To find the coefficient of the term \(a^4b^2\) in the binomial expansion of \((a+b)^6\), Geoffrey can use the Binomial Theorem. The Binomial Theorem states that:
\[ (a + b)^n = \sum_{k=0}^{n} \binom{n}{k} a^{n-k} b^k, \]
where \(\binom{n}{k}\) is the binomial coefficient.
In this case, \(n = 6\), and we need to identify the values of \(k\) that will give us \(a^4b^2\).
From the term \(a^{n-k}b^k\), we see that:
- \(n - k = 4\) (the exponent of \(a\)),
- \(k = 2\) (the exponent of \(b\)).
We can set up the equations:
- \(n - k = 4\)
- \(k = 2\)
Substituting \(k = 2\) into the first equation gives: \[ 6 - k = 4 \implies k = 2 \]

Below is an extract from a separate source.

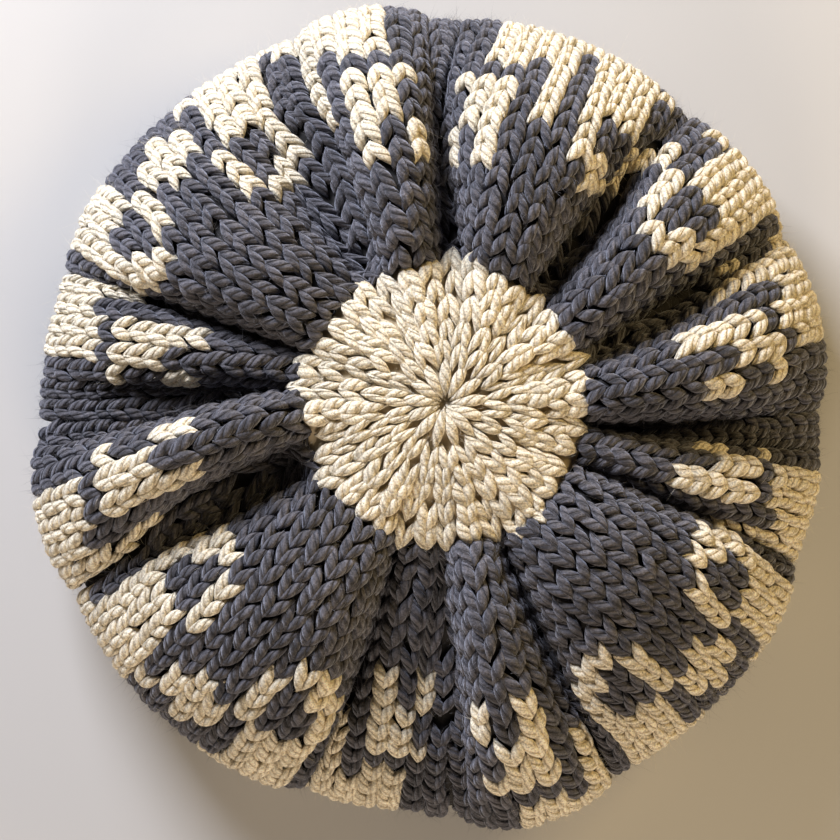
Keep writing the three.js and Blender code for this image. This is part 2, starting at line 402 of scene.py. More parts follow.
def pleat_net(index):
    """Points and outward directions over one pleat, on a grid of rows and columns of stitches."""
    count = pleats[index].stitches
    valley_middle = (1 + pleat_part) / 2
    turns = np.linspace(index - 1 + valley_middle - 0.5, index + valley_middle + 0.5, turn_samples)
    rows = net_lines(-row_margin, row_count + row_margin)
    sections = along_section(wall_stations(turns, 0), where_of_row(np.clip(rows, 0, row_count)))
    columns = net_lines(-column_margin, count + column_margin)
    points = np.empty((len(rows), len(columns), 3))
    lengths = np.empty(len(rows))
    widths = np.empty(len(rows))
    for i, line in enumerate(sections):
        run = np.concatenate([[0], np.cumsum(np.linalg.norm(np.diff(line, axis=0), axis=1))])
        start = np.interp(index - 1 + valley_middle, turns, run)
        end = np.interp(index + valley_middle, turns, run)
        width = np.clip((end - start) / count, least_width(rows[i]), most_stitch_width)
        reach_along = (start + end) / 2 + (columns - count / 2) * width
        for axis in range(3):
            points[i, :, axis] = np.interp(reach_along, run, line[:, axis])
        lengths[i] = end - start
        widths[i] = width
    for beyond in range(row_margin * net_fineness):
        first = row_margin * net_fineness
        points[beyond] = 2 * points[first] - points[2 * first - beyond]
        points[-1 - beyond] = 2 * points[-1 - first] - points[-1 - 2 * first + beyond]
        points[beyond, :, 2] = np.minimum(points[beyond, :, 2], points[first, :, 2] - under_disc)
    normals = np.cross(np.gradient(points, axis=0), np.gradient(points, axis=1))
    for _ in range(smoothings):
        normals[:, 1:-1] = (normals[:, :-2] + 2 * normals[:, 1:-1] + normals[:, 2:]) / 4
    normals /= np.linalg.norm(normals, axis=2, keepdims=True).clip(1e-12)
    return Net(points, normals, count, lengths, widths)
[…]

Now that we know \(k = 2\), we can find the coefficient for the term \(a^4b^2\) using the binomial coefficient:
\[ \text{Coefficient} = \binom{6}{2}. \]
Thus, Geoffrey can calculate:
\[ \binom{6}{2} = \frac{6!}{2!(6-2)!} = \frac{6 \times 5}{2 \times 1} = 15. \]
Therefore, the coefficient for the \(a^4b^2\) term in the expansion of \((a + b)^6\) is \(15\).